■ **YOUR TASK**:
Quote verbatim every line from the line containing "profile = []" to the line containing "for node in", inclusive of both, and no other line.

[Start of SUPPLIED RECORDS]

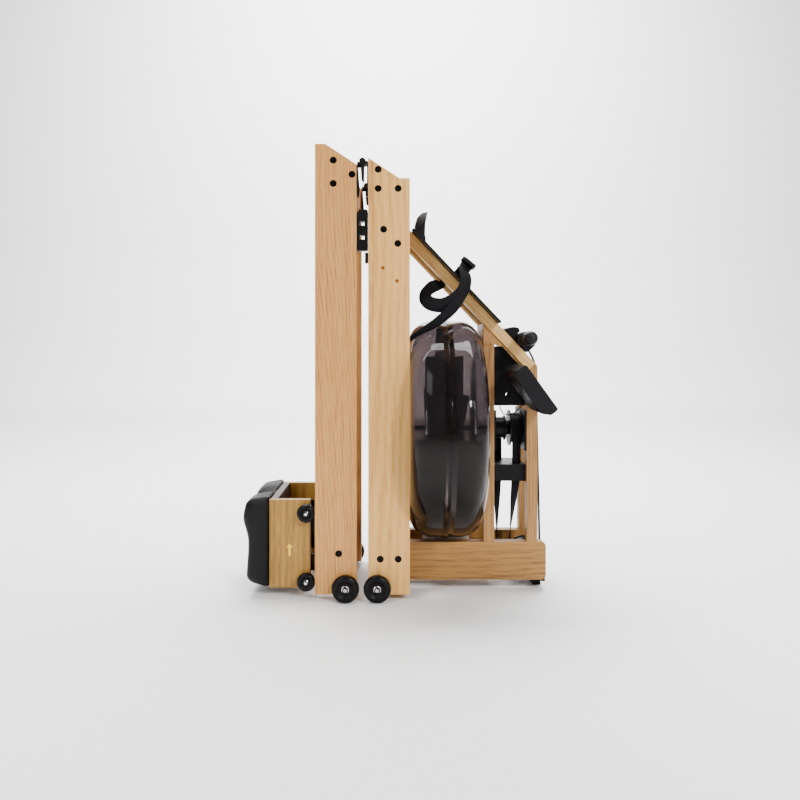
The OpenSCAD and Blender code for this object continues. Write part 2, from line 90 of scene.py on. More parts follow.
def finish(name, code, roughness, metallic=0.0, grain=0.0, grain_mm=1.0, mottle=0.0, ior=1.5, level=0.5, **more):
    """A moulded, painted or metal finish: one colour with slight mottling, and a fine bump."""
    mat = bpy.data.materials.new(name)
    mat.use_nodes = True
    tree = mat.node_tree
    tree.nodes.clear()
    where = put(tree, "ShaderNodeTexCoord").outputs["Object"]
    cloud = put(tree, "ShaderNodeTexNoise", {"Vector": where, "Scale": 14.0, "Detail": 4.0})
    rough = put(tree, "ShaderNodeMapRange", {"Value": cloud.outputs["Fac"], "From Min": 0.3, "From Max": 0.7,
                                             "To Min": roughness * 0.85, "To Max": min(1, roughness * 1.15)})
    base = linear(code)
    tone = put(tree, "ShaderNodeMix", {"Factor": cloud.outputs["Fac"], "A": base,
               "B": tuple(min(1, c * (1 + mottle) + mottle * 0.01) for c in base[:3]) + (1,)}, data_type="RGBA")
    tone.inputs[6].default_value = base
    tone.inputs[7].default_value = tuple(min(1, c * (1 + mottle) + mottle * 0.01) for c in base[:3]) + (1,)
    fine = put(tree, "ShaderNodeTexNoise", {"Vector": where, "Scale": 1000 / grain_mm, "Detail": 2.0})
    bump = put(tree, "ShaderNodeBump", {"Strength": grain, "Distance": 0.0004, "Height": fine.outputs["Fac"]})
    shader = put(tree, "ShaderNodeBsdfPrincipled", {"Base Color": tone.outputs[2], "Roughness": rough.outputs["Result"],
                 "Metallic": metallic, "IOR": ior, "Specular IOR Level": level, "Normal": bump.outputs["Normal"],
                 **more})
    put(tree, "ShaderNodeOutputMaterial", {"Surface": shader.outputs["BSDF"]})
    return mat


# PVC flex: smooth black plasticised vinyl, which shines softly.
pvc_flex = finish("black_pvc_flex", "#040404", 0.4, level=0.14, grain=0.1)


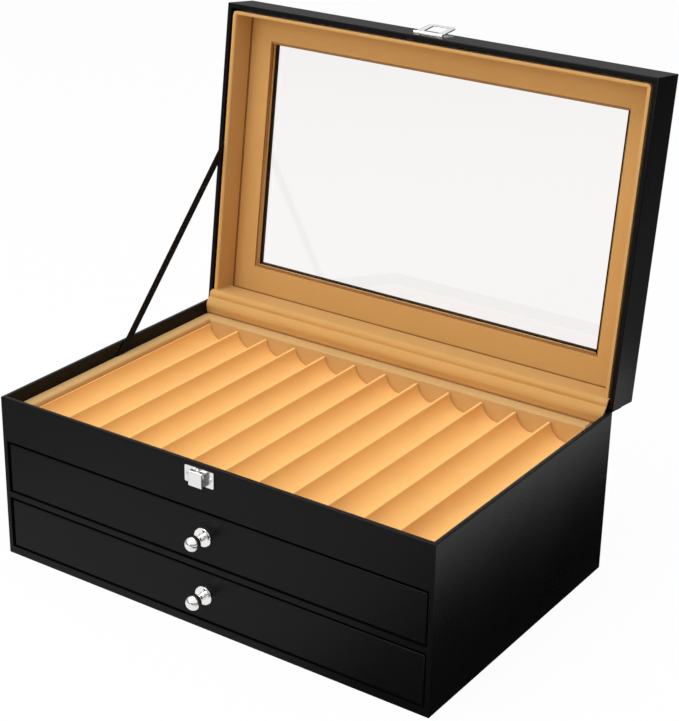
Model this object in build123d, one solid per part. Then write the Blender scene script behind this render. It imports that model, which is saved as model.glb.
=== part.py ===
from build123d import *
import os

# Pen collector chest: a leather-covered case with a trough tray under a glazed,
# hinged lid, and two drawers below it, each with a trough insert of its own.
# Millimetres. X to the right, Y to the back, Z up. The origin is the centre of
# the case's underside. The lid is drawn closed and then swung open.

# Case
case_width = 320.0
case_depth = 209.0
wall = 3.2              # covered board of the outer walls
base_board = 5.3
divider_board = 3.7     # between the two drawers
tray_board = 3.0        # floor of the top compartment
drawer_opening = 36.0   # clear height of each drawer bay
fascia_height = 30.0    # front wall of the top compartment
edge_bevel = 0.6        # leather turned over the boards' outer edges
seam = 0.05             # glue line between boards

# Lid
lid_height = 28.0
lid_open_angle = 97.0   # degrees from closed, where the stay ribbon is taut
rim_gap = 0.2           # leather rims of case and lid apart when closed
frame_board = 2.0       # outer window frame
frame_margin = 26.7     # outer edge to the frame's opening
hinge_rail_extra = 1.4  # frame and lined board wider along the hinge
glass_thick = 1.8
glass_overlap = 7.0     # glass hidden behind the frame all round
window_board = 3.8      # lined board inside the glass
window_margin = 24.2    # outer edge to the lined board's opening
window_step = 0.6       # chamfer round the lined board's opening
window_lip = 1.5        # lower step inside the opening
window_lip_drop = 1.9   # board's face down to the lower step
lid_liner_offset = 4.8  # outer edge to the outside of the lid's liner strips
lid_liner = 2.5
lid_liner_round = 0.8
lid_liner_drop = 0.4    # liner strips end this far inside the lid's rim

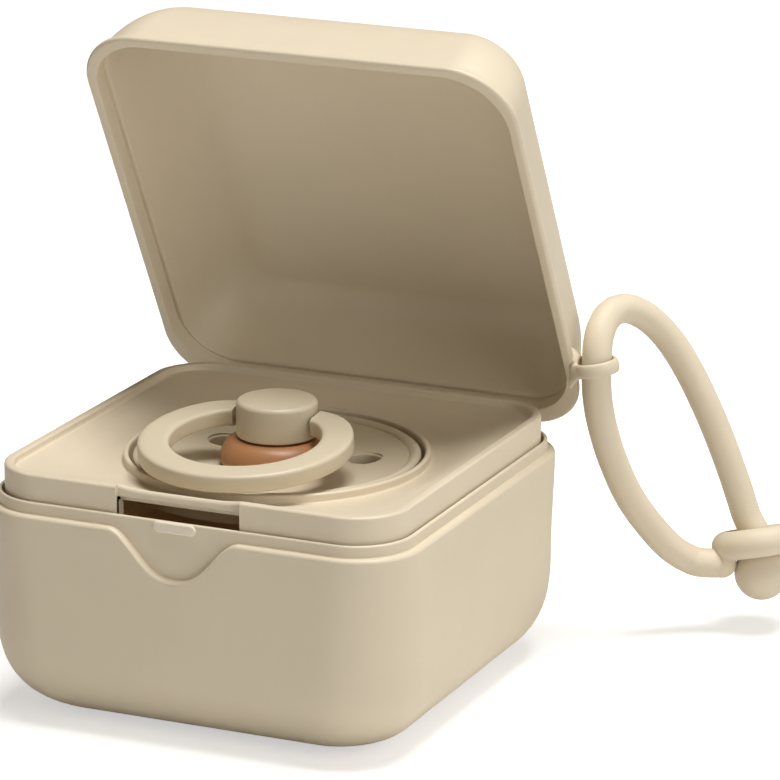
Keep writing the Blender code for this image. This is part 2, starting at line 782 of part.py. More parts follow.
# Knob with the stem that holds the nipple
profile = [(0.0, knob_top_z), (0.5 * knob_radius, knob_top_z - 0.25 * knob_crown)]
for turn_deg in (90.0, 65.0, 40.0, 15.0, 0.0):
    a = math.radians(turn_deg)
    profile.append((
        knob_radius - knob_round * (1.0 - math.cos(a)),
        knob_top_z - knob_crown - knob_round * (1.0 - math.sin(a))))
profile += [
    (knob_radius, knob_foot_z + 0.4 * knob_round),
    (knob_radius - 0.3 * knob_round, knob_foot_z),
    (stem_radius, knob_foot_z),
    (stem_radius, knob_foot_z - stem_length),
    (0.0, knob_foot_z - stem_length),
]
points, faces = revolve(profile, turn_steps)
pacifier_knob = make("pacifier_knob", points, faces, toy_mat)
pin_tip_x = knob_radius - ring_pin_reach
for side, tag in ((1.0, "right"), (-1.0, "left")):
    bore = rod(
        "cut_knob_bore_" + tag, bore_radius,
        (side * (pin_tip_x - gap), 0.0, pivot_z),
        (side * (knob_radius + overrun), 0.0, pivot_z), toy_mat, steps=16)
    combine(pacifier_knob, bore, "DIFFERENCE")

# Ring, a flat band bent round in front of the knob with its ends turned in to the pivot
ring_mid = ring_outer_radius - 0.5 * ring_width
ring_start = Vector((knob_radius + gap, 0.0))
join = math.radians(ring_join_deg)
ring_join = Vector((ring_mid * math.cos(join), ring_mid * math.sin(join) - ring_ahead))
join_way = Vector((math.sin(join), -math.cos(join)))
reach = (ring_join - ring_start).length
ring_side = []
end_steps = 6
for i in range(end_steps):
    t = i / end_steps
    h0 = 2.0 * t ** 3 - 3.0 * t ** 2 + 1.0
    h1 = t ** 3 - 2.0 * t ** 2 + t
    h2 = -2.0 * t ** 3 + 3.0 * t ** 2
    h3 = t ** 3 - t ** 2
    spot = ring_start * h0 + Vector((reach, 0.0)) * h1 + ring_join * h2 + join_way * reach * h3
    ring_side.append((spot, ring_end_width + (ring_width - ring_end_width) * h2))
ring_path = list(ring_side)
arc_steps = 32
arc_turn = math.pi + 2.0 * join
for i in range(arc_steps + 1):
    a = join - arc_turn * i / arc_steps
    spot = Vector((ring_mid * math.cos(a), ring_mid * math.sin(a) - ring_ahead))
    ring_path.append((spot, ring_width))
for spot, width in reversed(ring_side):
    ring_path.append((Vector((-spot.x, spot.y)), width))
rings = []
section_steps = 16
for i, (spot, width) in enumerate(ring_path):
    before = ring_path[max(i - 1, 0)][0]
    after = ring_path[min(i + 1, len(ring_path) - 1)][0]
    way = (after - before).normalized()
    if i == 0:
        way = Vector((1.0, 0.0))
    if i == len(ring_path) - 1:
        way = Vector((-1.0, 0.0)) * -1.0
    side = Vector((-way.y, way.x))
    ring = []
    for j in range(section_steps):
        b = 2.0 * math.pi * j / section_steps
        across = math.copysign(abs(math.cos(b)) ** ring_square_share, math.cos(b))
        up = math.copysign(abs(math.sin(b)) ** ring_square_share, math.sin(b))
        flat = spot + side * (0.5 * width * across)
        ring.append(Vector((flat.x, flat.y, 0.5 * ring_thickness * up)))
    rings.append(ring)
points, faces = loft(rings)
pacifier_ring = make("pacifier_ring", points, faces, toy_mat)
ring_turn = math.radians(ring_tilt_deg)
pacifier_ring.location = (0.0, 0.0, pivot_z)
pacifier_ring.rotation_euler = (ring_turn, 0.0, 0.0)
for side, tag in ((1.0, "right"), (-1.0, "left")):
    stub = rod(
        "cut_ring_pin_" + tag, ring_pin_radius,
        (side * pin_tip_x, 0.0, 0.0),
        (side * (ring_start.x + 0.5 * ring_end_width), 0.0, 0.0), toy_mat, steps=16)
    stub.location = (0.0, 0.0, pivot_z)
    stub.rotation_euler = (ring_turn, 0.0, 0.0)
    combine(pacifier_ring, stub, "UNION")

# Carrying loop: a silicone tube through the lug, from the eyelet's side round to the ball
centre = Vector(eyelet_centre)
ball_way = Vector(ball_way_shares).normalized()
eyelet_middle = strap_radius + strap_hole_gap + eyelet_section_radius
eyelet_outer = eyelet_middle + eyelet_section_radius
ball_drop = math.sqrt((ball_radius + eyelet_section_radius + gap) ** 2 - eyelet_middle ** 2)
ball_centre = centre + ball_way * (ball_drop + 0.2 * gap)
first_way = Vector(strap_route[0]) - centre
first_way = (first_way - ball_way * first_way.dot(ball_way)).normalized()
neck_start = centre + first_way * (eyelet_outer + neck_reach) + ball_way * neck_drop
neck_root = centre + first_way * (eyelet_middle + neck_root_inset) + ball_way * neck_root_drop
neck_way = (neck_start - neck_root).normalized()
tube_start = neck_start + neck_way * gap
tube_end = ball_centre - ball_way * (ball_radius + gap)
route = [tube_start, tube_start + neck_way * strap_radius * 0.5] + [Vector(p) for p in strap_route] + [centre - ball_way * strap_radius * 0.5, tube_end]


def smooth_route(route, per_span):
    """Points of a Catmull-Rom curve through the route's own points."""
    out = []
    last = len(route) - 1
    for i in range(last):
        p1 = route[i]
        p2 = route[i + 1]
        p0 = route[i - 1] if i > 0 else p1 * 2.0 - p2
        p3 = route[i + 2] if i + 2 <= last else p2 * 2.0 - p1
        for step in range(per_span):
            t = step / per_span
            out.append(0.5 * (
                p1 * 2.0 + (p2 - p0) * t
                + (p0 * 2.0 - p1 * 5.0 + p2 * 4.0 - p3) * t ** 2
                + (p1 * 3.0 - p0 - p2 * 3.0 + p3) * t ** 3))
    out.append(route[-1])
    return out


line = smooth_route(route, 2)
curve = bpy.data.curves.new("strap_tube", "CURVE")
curve.dimensions = "3D"
curve.bevel_depth = strap_radius
curve.bevel_resolution = 2
curve.use_fill_caps = True
spline = curve.splines.new("POLY")
spline.points.add(len(line) - 1)
for point, spot in zip(spline.points, line):
    point.co = (spot.x, spot.y, spot.z, 1.0)
curve.materials.append(strap_mat)
strap_tube = bpy.data.objects.new("strap_tube", curve)
bpy.context.scene.collection.objects.link(strap_tube)
spans = [(b - a).length for a, b in zip(line, line[1:])]
print("strap tube length mm", round(sum(spans) * 1000.0, 1))

# Eyelet that the tube's other end passes through, and the ball that stops it
rings = []
for i in range(small_turn_steps):
    a = 2.0 * math.pi * i / small_turn_steps
    ring = []
    for j in range(eye_section_steps):
        b = 2.0 * math.pi * j / eye_section_steps
        radius = eyelet_middle + eyelet_section_radius * math.cos(b)
        ring.append(Vector((radius * math.cos(a), radius * math.sin(a), eyelet_section_radius * math.sin(b))))
    rings.append(ring)
points, faces = loft(rings, closed=True)
lean = ball_way.to_track_quat("Z", "Y").to_matrix().to_4x4()
strap_eyelet = make("strap_eyelet", turned(points, Matrix.Translation(centre) @ lean), faces, strap_mat)
neck = rod("cut_eyelet_neck", strap_radius, neck_root, neck_start, strap_mat)
combine(strap_eyelet, neck, "UNION")

profile = []
for i in range(17):
    a = math.radians(90.0 - 180.0 * i / 16.0)
    profile.append((ball_radius * math.cos(a), ball_radius * math.sin(a)))
profile[0] = (0.0, ball_radius)
profile[-1] = (0.0, -ball_radius)
points, faces = revolve(profile, small_turn_steps)
strap_ball = make("strap_ball", turned(points, Matrix.Translation(ball_centre) @ lean), faces, strap_mat)
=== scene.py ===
# Pacifier sterilizer case: its looks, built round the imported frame
import math

import bmesh
import bpy
from mathutils import Matrix, Vector


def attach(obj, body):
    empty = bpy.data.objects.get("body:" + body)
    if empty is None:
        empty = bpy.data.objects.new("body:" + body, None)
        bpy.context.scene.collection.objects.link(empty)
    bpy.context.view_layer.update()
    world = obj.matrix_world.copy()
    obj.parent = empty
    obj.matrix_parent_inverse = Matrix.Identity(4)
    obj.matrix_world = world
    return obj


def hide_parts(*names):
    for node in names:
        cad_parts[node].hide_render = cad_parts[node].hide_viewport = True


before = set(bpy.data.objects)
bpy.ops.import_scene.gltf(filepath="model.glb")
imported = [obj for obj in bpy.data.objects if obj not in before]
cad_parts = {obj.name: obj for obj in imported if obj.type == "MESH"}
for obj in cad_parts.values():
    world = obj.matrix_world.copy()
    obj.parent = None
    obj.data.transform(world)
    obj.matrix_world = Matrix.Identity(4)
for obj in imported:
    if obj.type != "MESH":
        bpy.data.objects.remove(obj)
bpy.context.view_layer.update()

# Camera at the photograph's place
look_at = Vector((0.01337, 0.00964, 0.04285))
camera_azimuth_deg = 24.15
camera_height_deg = 16.66
camera_distance = 0.7276
camera_lens = 221.34
camera_shift = (0.0080, 0.0175)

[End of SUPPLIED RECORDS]

■ **CORRECT ANSWER**:
profile = []
for i in range(17):
    a = math.radians(90.0 - 180.0 * i / 16.0)
    profile.append((ball_radius * math.cos(a), ball_radius * math.sin(a)))
profile[0] = (0.0, ball_radius)
profile[-1] = (0.0, -ball_radius)
points, faces = revolve(profile, small_turn_steps)
strap_ball = make("strap_ball", turned(points, Matrix.Translation(ball_centre) @ lean), faces, strap_mat)
=== scene.py ===
# Pacifier sterilizer case: its looks, built round the imported frame
import math

import bmesh
import bpy
from mathutils import Matrix, Vector


def attach(obj, body):
    empty = bpy.data.objects.get("body:" + body)
    if empty is None:
        empty = bpy.data.objects.new("body:" + body, None)
        bpy.context.scene.collection.objects.link(empty)
    bpy.context.view_layer.update()
    world = obj.matrix_world.copy()
    obj.parent = empty
    obj.matrix_parent_inverse = Matrix.Identity(4)
    obj.matrix_world = world
    return obj


def hide_parts(*names):
    for node in names:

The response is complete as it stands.